Kavanaugh ... wrote the majority opinion last year striking down another important Obama climate rule—EPA's regulation of HFCs, potent greenhouse gases used in cooling—as outside the agency's authority under the Clean Air Act.
Kavanaugh has been particularly aggressive in going after regulations based on the Clean Air Act. That legislation, written in 1970 and last amended in 1990, could not have anticipated everything we’ve learned since that time, but was explicitly written to reduce pollution and environmental threats. It’s proven not only effective, but cost-effective. The Clean Air Act ushered out lead in gasoline, all but eliminated the clouds of smog hovering over American cities, saved eastern forests from the devastation of acid rain, and has protected millions of Americans from the health effects of everything from nitrates in the air to mercury in the sea.
But Kavanaugh has already demonstrated his disdain for the bill.
Kavanaugh articulated his narrow reading of the law during oral arguments in September 2016 on the Clean Power Plan. Kavanaugh said the Clean Air Act was "a thin statute" to support the rule, likening the program for reining in carbon emissions from electric power plants to President George W. Bush's post-9/11 move to detain a suspected enemy combatant without due process—an effort that the Supreme Court ruled unconstitutional.
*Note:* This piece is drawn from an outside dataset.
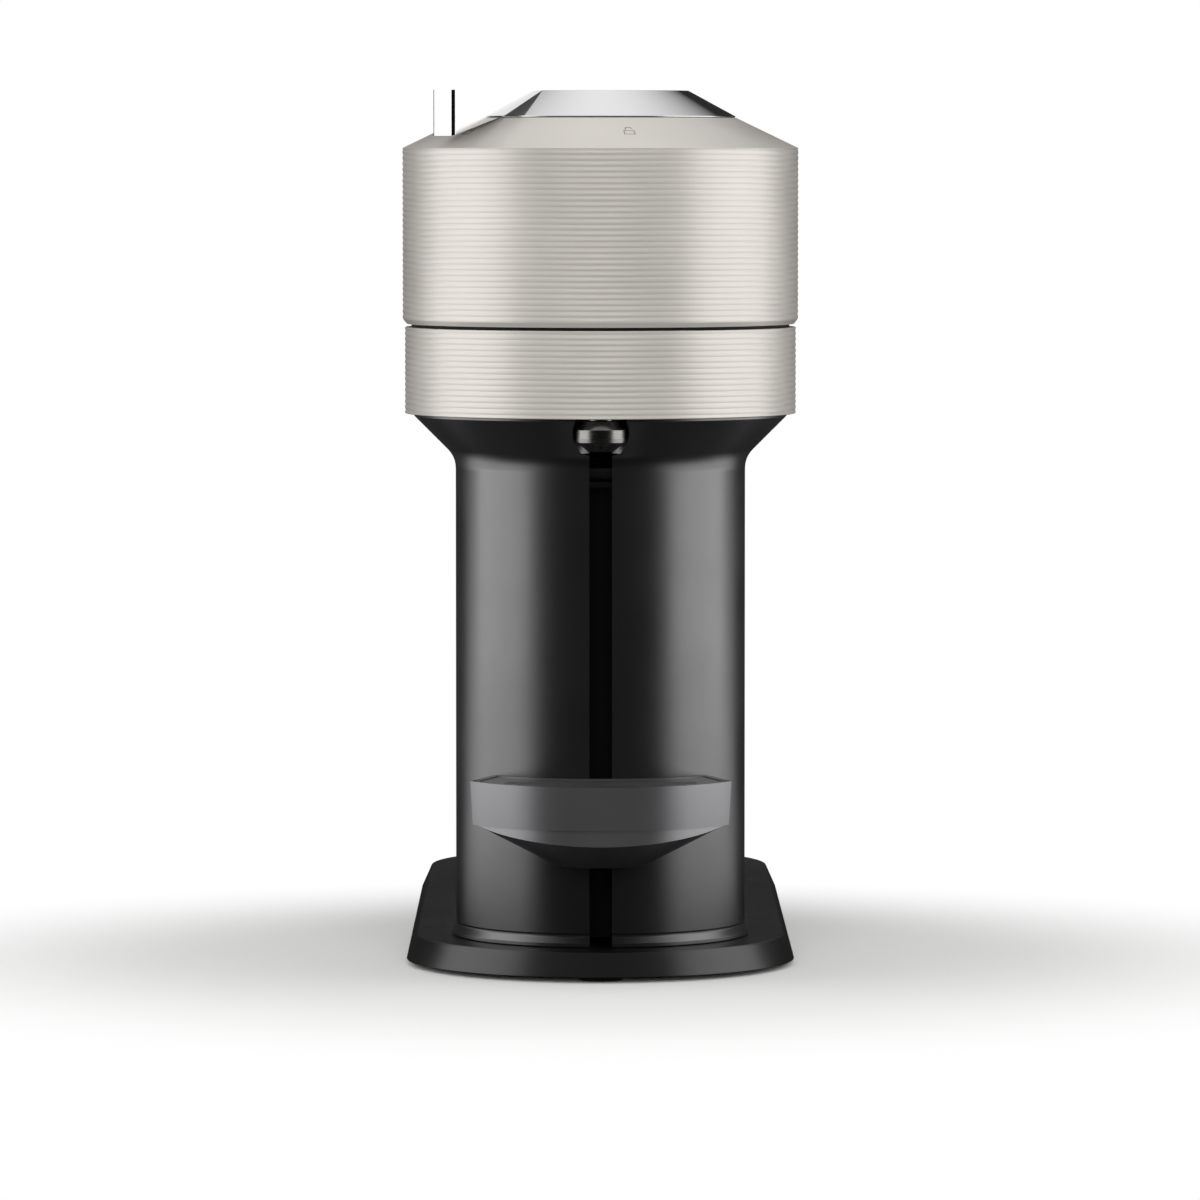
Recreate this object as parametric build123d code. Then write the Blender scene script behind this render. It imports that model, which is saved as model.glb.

The reason the Clean Power Plan was built on the back of this “thin statute” is because in 2007, the Supreme Court ruled that CO2 and other greenhouse gases were subject to EPA regulation under the Clean Air Act. The Clean Power Plan grew out of that court ruling, one that required the EPA to produce a plan to deal with this threat to the health and well-being of Americans, as the Clean Air Act required.
But we don’t have to guess how this interpretation would change if Kavanaugh were involved. Because he’s already spelled it out.
"EPA's well-intentioned policy objectives with respect to climate change do not on their own authorize the agency to regulate," Kavanaugh wrote. "... Congress's failure to enact general climate change legislation does not authorize EPA to act. Under the Constitution, congressional inaction does not license an agency to take matters into its own hands, even to solve a pressing policy issue such as climate change."
Kavanaugh is ignoring that the agency acted at the express direction of the Supreme Court. The EPA had not gone rogue.
But under a strict literalist interpretation, it will go useless. Which is exactly what Kavanaugh’s supporters want.